Cold Mountain is a beautifully somber journey that rewards your patience with incredible performances and a sense of place you can almost smell. It might be twenty minutes too long, and the central romance might feel a bit too "Hollywood" compared to the gritty reality of the supporting cast, but it’s a journey worth taking. It’s a reminder that sometimes the greatest adventure isn't going somewhere new, but the Herculean effort required just to get back to where you started.

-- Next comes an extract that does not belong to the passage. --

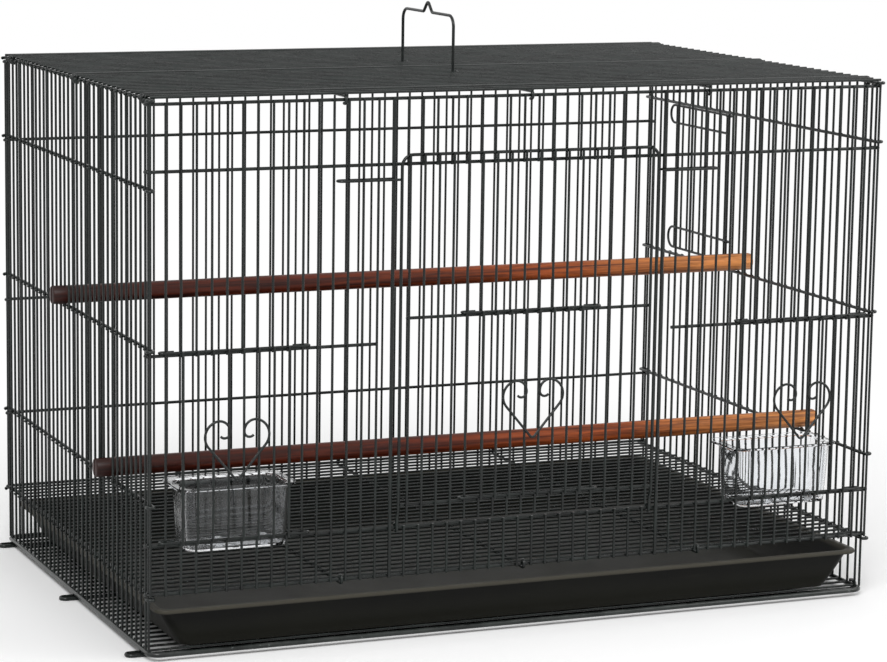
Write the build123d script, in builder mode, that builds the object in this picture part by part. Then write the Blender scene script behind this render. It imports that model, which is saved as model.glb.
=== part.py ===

If you decide to revisit this one, maybe skip the crunchy snacks. Give the silence the respect it earned.

Stuff You Didn't Notice

The Romanian South: The production moved to Romania not just for the tax breaks, but because North Carolina's forests didn't look "untouched" enough. The Carpathian Mountains provided the old-growth look that modern America had lost to logging. The Crater: The opening battle sequence was filmed using hundreds of Romanian soldiers as extras. It remains one of the most terrifyingly realistic depictions of Civil War combat ever put to film. A Fiddler's Soul: Brendan Gleeson actually plays the fiddle in the movie. He’s an accomplished musician in real life, and that authenticity adds a layer of warmth to the Stobrod character that a non-musician couldn't have faked. The Jack White Connection: Yes, that is Jack White of The White Stripes playing Georgia. He also contributed several songs to the soundtrack, helping to spark a mini-revival of old-timey Appalachian folk music.